Picks and Pans Review: East-West
With the war over in 1946, a Russian doctor living in France heeds Stalin's call urging all true patriots to return and rebuild the motherland. The doctor brings along his French-born wife (Bonnaire) and their little son. They no sooner arrive than the Iron Curtain clangs down and traps them in a life of privation and suspicion. While the husband, wormier by the minute, seems to accept Party discipline, the wife plots to escape.

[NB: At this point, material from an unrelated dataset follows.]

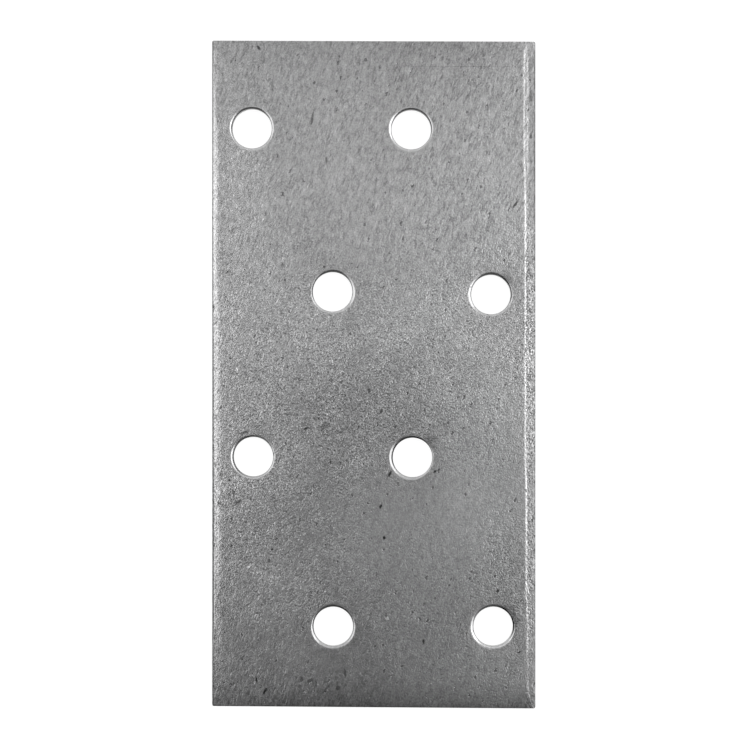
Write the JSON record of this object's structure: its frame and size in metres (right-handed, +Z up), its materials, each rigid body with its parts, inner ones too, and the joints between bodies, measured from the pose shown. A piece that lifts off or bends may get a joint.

The French-made East-West, Oscar-nominated for best foreign film, is a strangely conflicted epic. The narrative sweep (months, then years fly by) feels very Russian. But the psychological tension—subtle, taut, unpitying—is decidedly French. Yes, the wife endures hardship, even prison. But in her scheming she more or less seduces a much younger man (Serguei Bodrov Jr.) lodged in her dilapidated tenement, winning him to her side, while she constantly undermines her husband's career—that is, endangers his life. Noble yet opportunistic, headstrong yet calculating, she is at times une petite creep.
Deneuve swoops in and out as an actress who takes up the woman's cause. Normally I'd be content to watch her slurp borscht, but she's not very good here. (PG-13)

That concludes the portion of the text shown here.